S.Agata, Set del film “La Riffa – Boccaccio ’70”

S.Agata, Set del film “La Riffa – Boccaccio ’70”

 (1961) - Via San Vitale, oggi 14, "Osteria del Boccaccio"

Nel 1961, in Bassa Romagna fu girato il film “La riffa”, uno dei quattro episodi che compongono “Boccaccio ’70”, tratto da un’idea di Cesare Zavattini con la regia di Vittorio De Sica. Non è un caso, quindi, che a Sant’Agata sul Santerno, in via San Vitale 14, proprio di fronte al Bar Ristorante Arcobaleno, sorga l’Osteria del Boccaccio, di proprietà di Stefano Pirazzini. In quella che oggi è l’abitazione privata di Stefano, nel ’61 (allora erano residenti i “Casona”, Ceroni), venne girata la scena del bagno di “Cuspet”, il sacrestano, e del talco gettato da sua madre, che così lo preparava a trascorrere una notte d’amore con la Zoe-Sophia Loren, essendo detentore del fortunato numero 68. Non si sa come la troupe scelse quel luogo, il cui interno, a detta dei proprietari, è cambiato poco: solo il camino, che occupava quasi tutta la parete, è stato ridimensionato nel restauro conservativo di una ventina di anni fa.

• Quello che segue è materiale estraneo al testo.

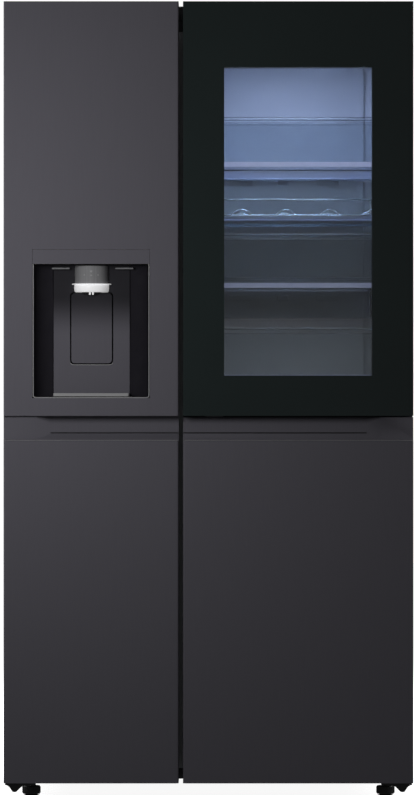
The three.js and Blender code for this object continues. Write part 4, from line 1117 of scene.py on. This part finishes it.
class FRIDGE_OT_baskets(BuildStep):
    """Clear door baskets with rolled rims"""

    bl_idname = "fridge.baskets"
    bl_label = "Door baskets"

    def build(self, scene):
        baskets = [(f"door_basket_{word}", "fridge_door") for word in ("upper", "middle", "lower")]
        baskets += [(f"freezer_door_basket_{word}", "freezer_door") for word in ("upper", "lower")]
        for node, body in baskets:
            tub = softened(node, 0.9 * MM)
            piece(node + "_tub", tub, body, "clear_plastic", clear_plastic(), replaces=[node])
            self.rim(node, body, *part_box(node))
        self.hanging_basket("door_basket_bottom", 148 * MM, 258 * MM)
        self.hanging_basket("door_basket_tall", 430 * MM, 548 * MM)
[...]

In buona parte, il film venne girato nella centralissima Piazza Garibaldi a Lugo, rimasta praticamente inalterata a distanza di sessant’anni. Sul lato est della piazza, c’era la “trattoria del Castello”, anticamente detta “osteria del pozzo” (o anche “del pesce”), probabilmente per la presenza di un pozzo, la cui vera è ancor oggi visibile a fianco dell’ingresso del supermercato Crai Pagliuti (ex alimentari “Battaglia”). È lì che vennero riprese per televisione le estrazioni del lotto, sulla ruota di Roma prima, fra l’impazienza degli avventori, e di Napoli poi, nella cocente delusione dei perdenti.

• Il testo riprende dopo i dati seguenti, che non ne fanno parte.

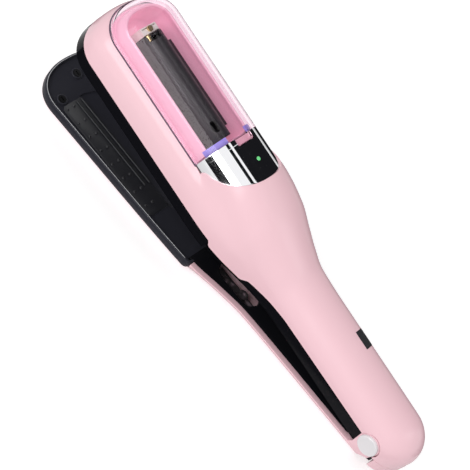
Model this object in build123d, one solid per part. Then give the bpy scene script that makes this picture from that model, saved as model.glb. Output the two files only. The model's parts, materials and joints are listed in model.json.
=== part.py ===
from build123d import *
import os
from math import acos, atan2, cos, pi, radians, sin, sqrt, tan

# A cordless split-end trimmer, in millimetres.
# The body's own axes run from the tip of the head (x = 0) to the tail, y across, z up from the
# body's underside. The arm is drawn closed in the same axes. In the finished part the arm's sole
# lies flat, and the body is turned up about the hinge pin by the opening angle.

# Whole object
TOTAL_LENGTH = 255.0
OPEN_ANGLE = 8.2
HINGE_X = TOTAL_LENGTH - 19.0
HINGE_Z = 9.0

# Head of the body
HEAD_HALF_WIDTH = 26.0
TIP_LENGTH = 19.0
TIP_ROUNDNESS = 2.3
BAND_HEIGHT = 6.7
SEAM_HALF_WIDTH = 20.1
SEAM_HEIGHT = 22.0
SEAM_TIP = 2.8
WINDOW_TOP = 38.7
SHELL_WALL = 2.2

# The side of the head in its cross section: share of the way in, share of the way up
SIDE_SHARES = ((0.0, 0.0), (0.136, 0.477), (0.525, 0.804), (1.0, 1.0))

# Steps along each half of the tip's outline, and turns at which a round end is cut into sections
TIP_STEPS = 6
ROUND_STEPS = (0, 12, 24, 36, 47, 57, 66, 74, 81, 86.5)

# Window, trim panel and neck
WINDOW_END = 83.5
WINDOW_WALL = 1.8
SEAM_GAP = 0.1
NECK_START = 88.0
PANEL_STRAIGHT_END = 90.0
PANEL_END = 107.0
PANEL_HALF_WIDTH = 19.6
PANEL_WALL = 1.4
PANEL_GAP = 0.15
TONGUE_LENGTH = 4.0
TONGUE_WIDTH = 11.0
TAB_GAP = 0.2
HOOK_X = 5.4
HOOK_DEPTH = 1.6
HOOK_HALF = 4.0
BULKHEAD_X = 84.0
BULKHEAD = 1.4

# Neck and handle: x, half width, dome half width, dome foot and top
NECK_STATIONS = (
    (NECK_START, 26.0, 21.0, 22.0, 39.7),
    (105.0, 26.0, 21.2, 22.0, 40.0),
    (114.0, 25.6, 21.5, 21.5, 38.7),
    (124.6, 24.0, 21.4, 19.0, 36.4),
    (136.4, 20.9, 19.6, 15.5, 31.8),
    (146.3, 18.3, 17.9, 12.6, 28.0),
    (157.0, 16.5, 16.4, 10.9, 25.0),
)
HANDLE_HALF_WIDTH = 16.0
HANDLE_FOOT = 10.5
HANDLE_TOP = 24.7
HANDLE_START = 172.0
TAIL_LENGTH = 17.0
TAIL_START = TOTAL_LENGTH - TAIL_LENGTH

# Lower frame
FRAME_END = TAIL_START + 5.0
FRAME_WALL = 2.0
FRAME_FLOOR = 2.0
BAND_GAP = 0.1
BAND_END = 116.0
FRAME_INSET = 2.6
FRAME_TOP = 9.4
LUG_TOP = 13.5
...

Sul lato opposto della piazza, c’era il “Bar della Lina” (poi “Bar Sonia”). Basta attraversare la via Foro Boario e si è davanti alla caserma dei Carabinieri.

Nelle attuali “ex pescherie della rocca”, venne allestita l’Arena Garibaldi, luogo di musica e ballo, almeno nei mesi di settembre-ottobre, quando fu girato il film.

Le polemiche a stampa montarono ancor prima del ‘ciak’. A dar fuoco alle polveri, fu il settimanale cattolico “Il Messaggero” che, in più di un articolo, stigmatizzò la morbosa attenzione per il sesso e la dubbia moralità di cui il film si faceva portatore. In particolare, non gli andava a genio il modo in cui gli autori presentavano il “popolo di Lugo”. E poi c’è da dire che, ridicolizzando “Cuspet”, ben interpretato dall’attore Alfio Vita (1931-1982), temevano che venisse ridicolizzato l’intero mondo cattolico, che si sentiva così messo alla frusta.

Gli articoli de “Il Messaggero” provocarono irritazione tanto nella stampa di sinistra quanto in quella di centro sinistra. Il corrispondente de “l’Unità” parlò di “ciarle del foglio clericale”, mentre il foglio locale dell’Edera (“la Vedetta”) giudicò ingiustificate ed intempestive le “acute grida di raccapriccio”.

Su “Il Messaggero” del 28 ottobre 1961, a pag. 2, trovò ospitalità pure l’arciprete di Bagnacavallo, sacerdote Giuseppe Cornacchia, il quale smentì pubblicamente quanto “la Vedetta” gli aveva attribuito, cioè di aver concesso l’autorizzazione (che ovviamente non solo non fu concessa, ma che non poteva neanche essere data) a girare la scena della processione in via Mazzini a Bagnacavallo, quando “Cuspet” sviene allorché apprende di essere il vincitore della riffa.

Giovanni Baldini

 

Fonti
Mario Montanari, Una riffa a quattro zampe, “Giornale di massa”, settembre 2001, pag. 16 e Giovanni Baldini, Un ciak qui, un ciak là, ib., pag. 17;
Stampa locale dell’epoca, citata infra testo.